= Lindsay Shearer-Nelko =

Lindsay Shearer-Nelko (born April 10, 1986 in Winnipeg) is a Canadian-born choreographer of such television shows as FOX's 'So You Think You Can Dance' (Season 10) and 'The X Factor' (associate choreographer).

==Early life==
Shearer-Nelko, born in Winnipeg, Manitoba, went to high school in that city while training at her mother’s dance studio, Shelley Shearer School of Dance. She achieved her ISTD advanced ballet certification from the Imperial Society of Teachers of Dancing and then completed the CAP 21 - Drama Department Musical Theater Program at New York University’s Tisch School of the Arts. She then completed Performance for Camera and Dance programs at the University of California, Los Angeles.

==Career==
Shearer-Nelko developed a style that Dance Informa digital magazine has said to be "a unique fusion of ballet, modern and jazz techniques that is diverse and theatrical." She began bringing her students to the PULSE on Tour Dance Convention and eventually was asked to choreograph opening and closing numbers for the company's shows. At this time she met her mentors, Brian Friedman, Desmond Richardson and Cris Judd.

==Choreography==
She was selected to be a choreographer on Season 10 of FOX's "So You Think You Can Dance"; executive producer Nigel Lythgoe called her "a true asset to this program". Additionally, she was an associate choreographer on FOX's "The X Factor" and of the NBCUniversal feature film An American Girl: Saige Paints the Sky. In January 2014, Shearer-Nelko choreographed "Royal Wedding" in Dubai, a Design Lab & Zixi Inc. live event directed by Amy Tinkham. She has workshopped her new pieces with dancers from Canada’s Royal Winnipeg Ballet. She has also choreographed and co-creatively conceptualized the 2014 music video "Get Out Alive" for Canadian artist Sheena Grobb of Red Shoe Music Inc.

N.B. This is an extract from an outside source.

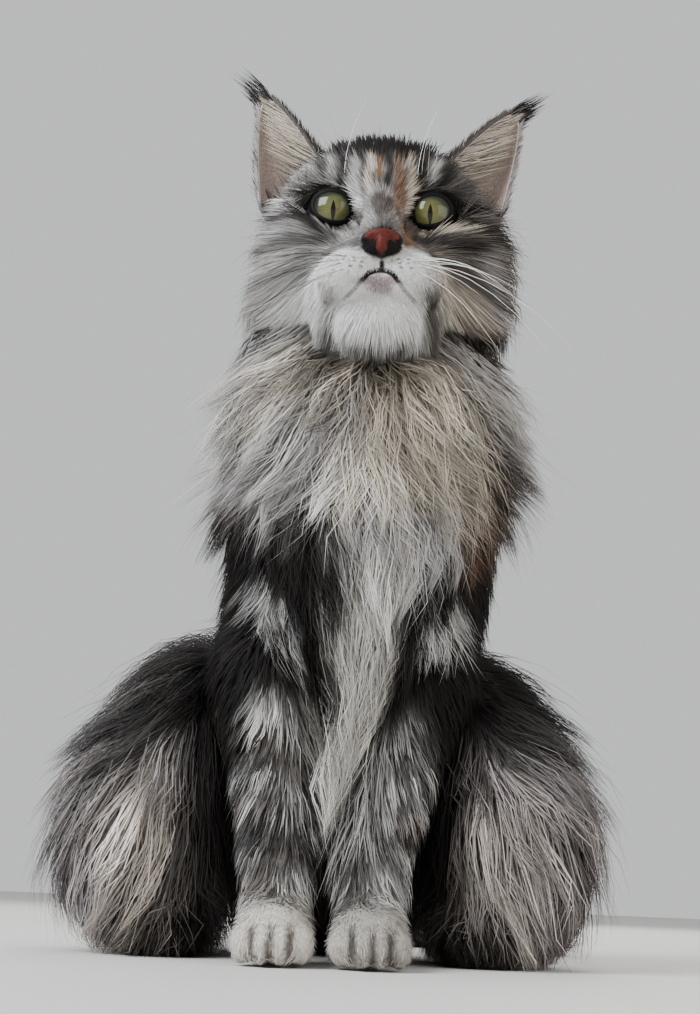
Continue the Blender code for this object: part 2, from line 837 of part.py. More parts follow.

Shearer-Nelko was the second runner-up in the Capezio Dance Awards in 2013, and as a result she choreographed, directed and co-produced her own show at the Alvin Ailey American Dance Theater in 2014. She choreographed the opening ceremonies for the Canadian Human Museum of Human Rights in September 2014, and she won second place at the Annual McCallum Choreography Festival in Palm Desert, California, where her pieces were performed by dancers from the Smuin Ballet of San Francisco.

==Awards==
Shearer-Nelko won the 17th Annual McCallum Theatre Choreography Festival Award as the Top Choreographer Finalist 2014 for Division 1, and from there, she was awarded Second Place Grand Prize. She was second runner-up in the Capezio A.C.E Awards 2013 in New York City for the Top Choreographer Finalist /Awards of Choreographic Excellence.